Provided material.

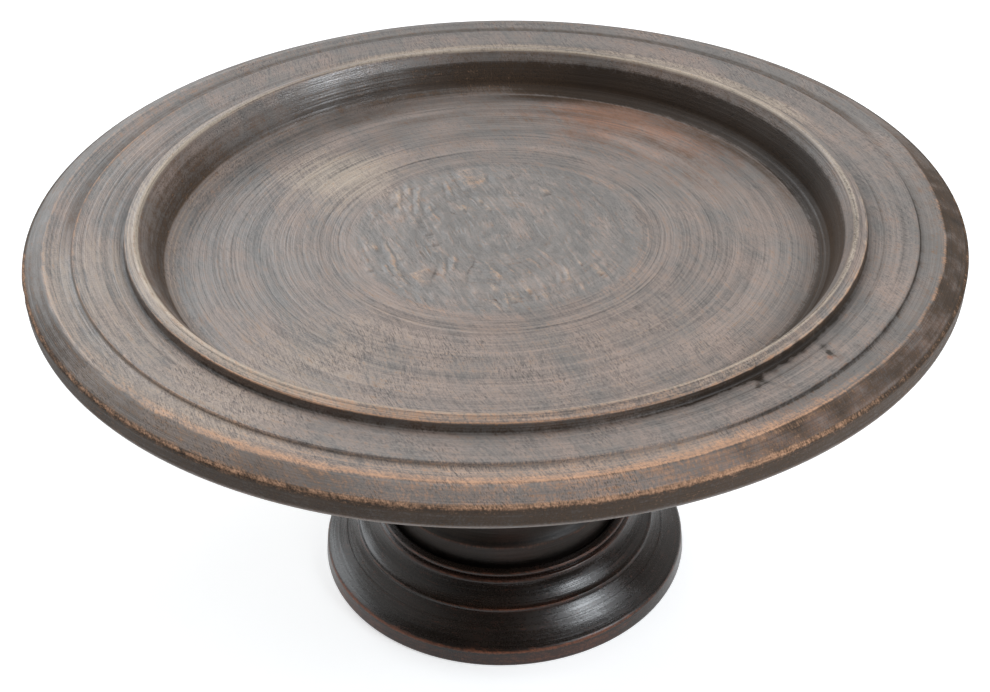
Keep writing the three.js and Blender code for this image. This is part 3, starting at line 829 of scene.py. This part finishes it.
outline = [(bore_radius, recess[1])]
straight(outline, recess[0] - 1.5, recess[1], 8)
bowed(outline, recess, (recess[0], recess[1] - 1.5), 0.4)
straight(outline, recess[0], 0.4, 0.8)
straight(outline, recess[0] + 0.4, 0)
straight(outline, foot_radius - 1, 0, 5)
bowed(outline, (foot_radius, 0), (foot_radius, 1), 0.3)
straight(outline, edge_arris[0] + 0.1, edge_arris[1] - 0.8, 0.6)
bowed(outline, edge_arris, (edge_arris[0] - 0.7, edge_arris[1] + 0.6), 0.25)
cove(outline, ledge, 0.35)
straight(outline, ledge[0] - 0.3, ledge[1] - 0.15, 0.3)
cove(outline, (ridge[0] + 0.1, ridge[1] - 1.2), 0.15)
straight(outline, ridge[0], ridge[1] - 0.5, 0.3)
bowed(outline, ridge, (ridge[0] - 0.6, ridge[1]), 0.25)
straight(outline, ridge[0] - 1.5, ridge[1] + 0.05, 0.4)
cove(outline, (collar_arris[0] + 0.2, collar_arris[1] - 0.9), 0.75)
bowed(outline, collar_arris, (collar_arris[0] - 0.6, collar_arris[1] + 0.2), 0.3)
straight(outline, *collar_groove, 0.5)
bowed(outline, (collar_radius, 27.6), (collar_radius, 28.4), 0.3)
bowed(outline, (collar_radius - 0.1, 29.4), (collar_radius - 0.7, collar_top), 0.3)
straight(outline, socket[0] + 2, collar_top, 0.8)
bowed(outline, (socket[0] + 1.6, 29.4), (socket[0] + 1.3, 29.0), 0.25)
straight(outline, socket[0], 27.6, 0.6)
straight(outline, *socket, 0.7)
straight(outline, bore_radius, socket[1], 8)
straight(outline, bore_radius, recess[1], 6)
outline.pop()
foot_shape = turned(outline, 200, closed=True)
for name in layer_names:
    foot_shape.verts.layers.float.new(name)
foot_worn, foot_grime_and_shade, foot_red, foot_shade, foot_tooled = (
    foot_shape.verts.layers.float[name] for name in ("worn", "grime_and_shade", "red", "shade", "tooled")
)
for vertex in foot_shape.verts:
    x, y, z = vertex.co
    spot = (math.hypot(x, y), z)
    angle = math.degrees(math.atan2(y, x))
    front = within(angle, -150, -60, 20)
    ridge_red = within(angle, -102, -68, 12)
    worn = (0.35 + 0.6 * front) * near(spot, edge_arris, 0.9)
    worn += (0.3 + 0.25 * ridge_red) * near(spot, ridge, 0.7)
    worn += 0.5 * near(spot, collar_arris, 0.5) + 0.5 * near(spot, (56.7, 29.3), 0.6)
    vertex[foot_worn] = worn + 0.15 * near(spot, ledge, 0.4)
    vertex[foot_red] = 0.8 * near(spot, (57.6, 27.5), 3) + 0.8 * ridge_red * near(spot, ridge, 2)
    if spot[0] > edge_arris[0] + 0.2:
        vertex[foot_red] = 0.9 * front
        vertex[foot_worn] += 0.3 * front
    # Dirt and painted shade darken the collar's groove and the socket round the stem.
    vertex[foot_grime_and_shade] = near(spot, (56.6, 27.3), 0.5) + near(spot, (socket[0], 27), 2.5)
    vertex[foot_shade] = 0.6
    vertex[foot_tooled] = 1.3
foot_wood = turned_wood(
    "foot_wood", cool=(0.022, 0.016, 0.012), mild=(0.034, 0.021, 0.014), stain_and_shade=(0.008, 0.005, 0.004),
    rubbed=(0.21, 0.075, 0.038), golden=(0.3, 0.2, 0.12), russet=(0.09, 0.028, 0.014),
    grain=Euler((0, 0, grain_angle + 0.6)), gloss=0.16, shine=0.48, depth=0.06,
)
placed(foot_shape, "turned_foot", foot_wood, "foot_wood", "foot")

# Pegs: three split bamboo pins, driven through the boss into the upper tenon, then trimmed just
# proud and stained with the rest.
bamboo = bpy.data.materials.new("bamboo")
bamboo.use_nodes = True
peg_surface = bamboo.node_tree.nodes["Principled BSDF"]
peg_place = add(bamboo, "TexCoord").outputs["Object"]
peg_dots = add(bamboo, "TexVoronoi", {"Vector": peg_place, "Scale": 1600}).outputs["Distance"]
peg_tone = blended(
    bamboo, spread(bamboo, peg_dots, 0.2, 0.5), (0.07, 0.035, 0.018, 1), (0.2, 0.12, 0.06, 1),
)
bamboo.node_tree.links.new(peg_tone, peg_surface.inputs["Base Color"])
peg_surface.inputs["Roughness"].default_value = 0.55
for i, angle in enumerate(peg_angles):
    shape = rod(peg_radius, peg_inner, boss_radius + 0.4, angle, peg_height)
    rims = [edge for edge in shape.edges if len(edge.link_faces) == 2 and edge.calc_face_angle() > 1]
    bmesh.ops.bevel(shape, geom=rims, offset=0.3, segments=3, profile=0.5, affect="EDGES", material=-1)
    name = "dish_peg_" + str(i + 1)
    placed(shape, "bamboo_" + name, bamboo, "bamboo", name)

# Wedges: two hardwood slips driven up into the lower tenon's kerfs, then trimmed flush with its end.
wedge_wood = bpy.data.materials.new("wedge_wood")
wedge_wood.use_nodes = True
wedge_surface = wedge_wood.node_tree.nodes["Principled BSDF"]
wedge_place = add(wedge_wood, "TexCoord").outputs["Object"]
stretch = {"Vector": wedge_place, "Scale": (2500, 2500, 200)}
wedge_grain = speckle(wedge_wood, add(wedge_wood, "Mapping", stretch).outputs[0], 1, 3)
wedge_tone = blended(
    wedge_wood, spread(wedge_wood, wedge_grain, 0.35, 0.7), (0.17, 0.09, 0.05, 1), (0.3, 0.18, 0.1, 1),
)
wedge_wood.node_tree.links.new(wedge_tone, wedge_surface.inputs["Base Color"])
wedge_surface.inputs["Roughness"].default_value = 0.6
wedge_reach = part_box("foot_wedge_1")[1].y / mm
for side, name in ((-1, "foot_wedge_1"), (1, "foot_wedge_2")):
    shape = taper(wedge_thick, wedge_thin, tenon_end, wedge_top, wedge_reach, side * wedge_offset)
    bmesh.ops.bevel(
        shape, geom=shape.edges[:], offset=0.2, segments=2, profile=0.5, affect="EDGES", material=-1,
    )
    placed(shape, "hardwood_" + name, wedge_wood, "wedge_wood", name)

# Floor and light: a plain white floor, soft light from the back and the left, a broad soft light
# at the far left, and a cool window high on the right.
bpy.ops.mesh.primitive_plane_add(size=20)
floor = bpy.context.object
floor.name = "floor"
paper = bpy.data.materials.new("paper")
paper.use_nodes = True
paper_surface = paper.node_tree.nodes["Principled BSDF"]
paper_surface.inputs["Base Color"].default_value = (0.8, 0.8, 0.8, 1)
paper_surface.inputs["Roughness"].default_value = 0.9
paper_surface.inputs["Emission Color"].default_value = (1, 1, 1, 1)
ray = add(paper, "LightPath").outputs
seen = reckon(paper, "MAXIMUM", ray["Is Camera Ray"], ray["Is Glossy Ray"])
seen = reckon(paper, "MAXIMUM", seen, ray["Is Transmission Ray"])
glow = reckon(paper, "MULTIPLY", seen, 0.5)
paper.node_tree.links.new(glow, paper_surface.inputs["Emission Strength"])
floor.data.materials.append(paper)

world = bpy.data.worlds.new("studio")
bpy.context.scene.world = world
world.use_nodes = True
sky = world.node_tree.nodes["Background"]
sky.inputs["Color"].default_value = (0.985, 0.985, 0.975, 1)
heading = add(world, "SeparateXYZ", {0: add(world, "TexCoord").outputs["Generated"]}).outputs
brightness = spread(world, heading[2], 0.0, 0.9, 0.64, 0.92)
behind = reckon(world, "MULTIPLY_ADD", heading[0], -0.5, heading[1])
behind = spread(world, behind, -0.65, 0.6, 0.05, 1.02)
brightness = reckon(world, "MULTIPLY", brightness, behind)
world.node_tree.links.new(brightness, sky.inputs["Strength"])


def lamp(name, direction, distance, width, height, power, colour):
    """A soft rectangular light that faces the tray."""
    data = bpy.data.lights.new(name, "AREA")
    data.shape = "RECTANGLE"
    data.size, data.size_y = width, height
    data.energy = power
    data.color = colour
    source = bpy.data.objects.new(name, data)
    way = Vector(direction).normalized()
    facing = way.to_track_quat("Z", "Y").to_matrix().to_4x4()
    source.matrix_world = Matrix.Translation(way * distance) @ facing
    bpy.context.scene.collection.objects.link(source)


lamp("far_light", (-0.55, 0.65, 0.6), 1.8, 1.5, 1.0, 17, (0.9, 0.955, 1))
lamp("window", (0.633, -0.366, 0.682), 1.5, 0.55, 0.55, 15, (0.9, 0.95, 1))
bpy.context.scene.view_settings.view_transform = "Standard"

Task statement. Copy out the lines that hold "three".

Correct answer.
Keep writing the three.js and Blender code for this image. This is part 3, starting at line 829 of scene.py. This part finishes it.
# Pegs: three split bamboo pins, driven through the boss into the upper tenon, then trimmed just